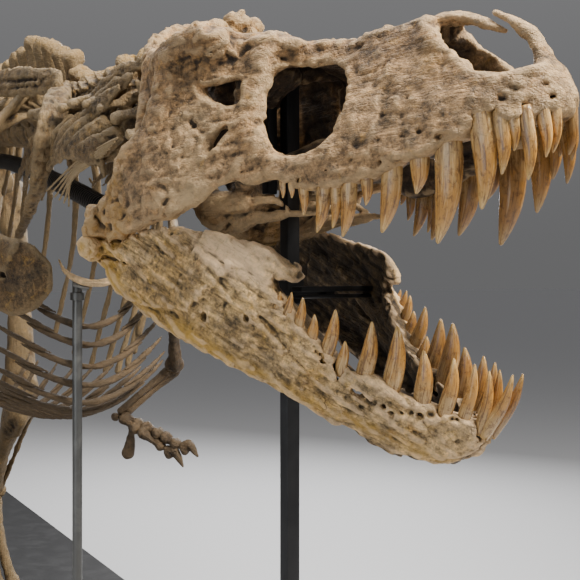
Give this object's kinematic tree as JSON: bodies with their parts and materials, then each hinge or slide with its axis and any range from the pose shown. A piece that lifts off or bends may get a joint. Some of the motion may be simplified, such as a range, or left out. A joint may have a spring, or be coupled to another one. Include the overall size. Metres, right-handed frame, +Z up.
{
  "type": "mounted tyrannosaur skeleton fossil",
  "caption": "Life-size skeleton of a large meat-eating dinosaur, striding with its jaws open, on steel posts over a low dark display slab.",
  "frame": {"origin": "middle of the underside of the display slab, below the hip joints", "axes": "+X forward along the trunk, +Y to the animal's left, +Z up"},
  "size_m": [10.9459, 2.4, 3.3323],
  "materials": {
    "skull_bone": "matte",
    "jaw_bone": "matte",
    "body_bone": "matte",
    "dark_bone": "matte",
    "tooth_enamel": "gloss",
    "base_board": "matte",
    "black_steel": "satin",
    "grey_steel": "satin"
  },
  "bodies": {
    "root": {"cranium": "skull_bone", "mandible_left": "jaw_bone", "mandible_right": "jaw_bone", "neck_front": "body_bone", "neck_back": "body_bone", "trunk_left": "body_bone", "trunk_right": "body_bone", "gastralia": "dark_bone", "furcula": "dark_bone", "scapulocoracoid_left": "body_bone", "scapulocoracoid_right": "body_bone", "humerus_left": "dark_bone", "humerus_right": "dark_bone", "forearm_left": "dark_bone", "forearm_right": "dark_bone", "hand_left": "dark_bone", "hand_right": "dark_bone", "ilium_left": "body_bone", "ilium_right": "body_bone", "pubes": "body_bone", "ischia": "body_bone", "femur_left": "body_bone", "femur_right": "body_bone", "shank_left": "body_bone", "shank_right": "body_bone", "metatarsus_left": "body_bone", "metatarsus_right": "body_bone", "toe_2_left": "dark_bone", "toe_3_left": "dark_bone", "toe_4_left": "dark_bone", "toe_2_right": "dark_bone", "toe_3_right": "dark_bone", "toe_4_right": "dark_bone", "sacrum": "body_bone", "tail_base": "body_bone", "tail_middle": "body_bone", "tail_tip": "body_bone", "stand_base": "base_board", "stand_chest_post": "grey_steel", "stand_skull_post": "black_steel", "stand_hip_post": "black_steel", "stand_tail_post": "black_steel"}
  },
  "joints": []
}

* YOUR INSTRUCTIONS
Without leaving anything out, quote all the data.

* WRITTEN SOLUTION
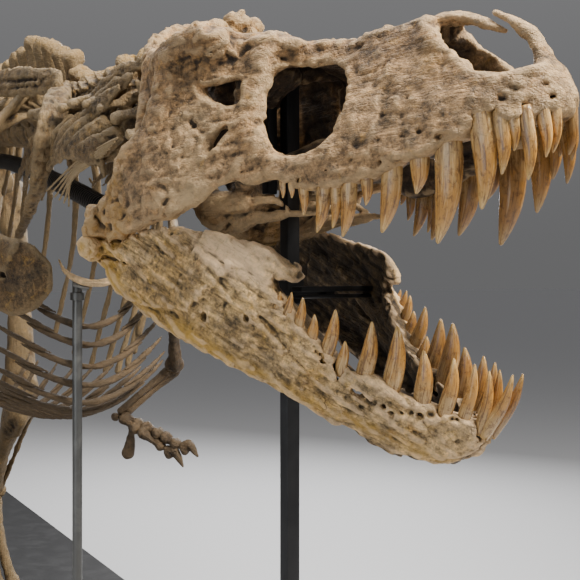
Give this object's kinematic tree as JSON: bodies with their parts and materials, then each hinge or slide with its axis and any range from the pose shown. A piece that lifts off or bends may get a joint. Some of the motion may be simplified, such as a range, or left out. A joint may have a spring, or be coupled to another one. Include the overall size. Metres, right-handed frame, +Z up.
{
  "type": "mounted tyrannosaur skeleton fossil",
  "caption": "Life-size skeleton of a large meat-eating dinosaur, striding with its jaws open, on steel posts over a low dark display slab.",
  "frame": {"origin": "middle of the underside of the display slab, below the hip joints", "axes": "+X forward along the trunk, +Y to the animal's left, +Z up"},
  "size_m": [10.9459, 2.4, 3.3323],
  "materials": {
    "skull_bone": "matte",
    "jaw_bone": "matte",
    "body_bone": "matte",
    "dark_bone": "matte",
    "tooth_enamel": "gloss",
    "base_board": "matte",
    "black_steel": "satin",
    "grey_steel": "satin"
  },
  "bodies": {
    "root": {"cranium": "skull_bone", "mandible_left": "jaw_bone", "mandible_right": "jaw_bone", "neck_front": "body_bone", "neck_back": "body_bone", "trunk_left": "body_bone", "trunk_right": "body_bone", "gastralia": "dark_bone", "furcula": "dark_bone", "scapulocoracoid_left": "body_bone", "scapulocoracoid_right": "body_bone", "humerus_left": "dark_bone", "humerus_right": "dark_bone", "forearm_left": "dark_bone", "forearm_right": "dark_bone", "hand_left": "dark_bone", "hand_right": "dark_bone", "ilium_left": "body_bone", "ilium_right": "body_bone", "pubes": "body_bone", "ischia": "body_bone", "femur_left": "body_bone", "femur_right": "body_bone", "shank_left": "body_bone", "shank_right": "body_bone", "metatarsus_left": "body_bone", "metatarsus_right": "body_bone", "toe_2_left": "dark_bone", "toe_3_left": "dark_bone", "toe_4_left": "dark_bone", "toe_2_right": "dark_bone", "toe_3_right": "dark_bone", "toe_4_right": "dark_bone", "sacrum": "body_bone", "tail_base": "body_bone", "tail_middle": "body_bone", "tail_tip": "body_bone", "stand_base": "base_board", "stand_chest_post": "grey_steel", "stand_skull_post": "black_steel", "stand_hip_post": "black_steel", "stand_tail_post": "black_steel"}
  },
  "joints": []
}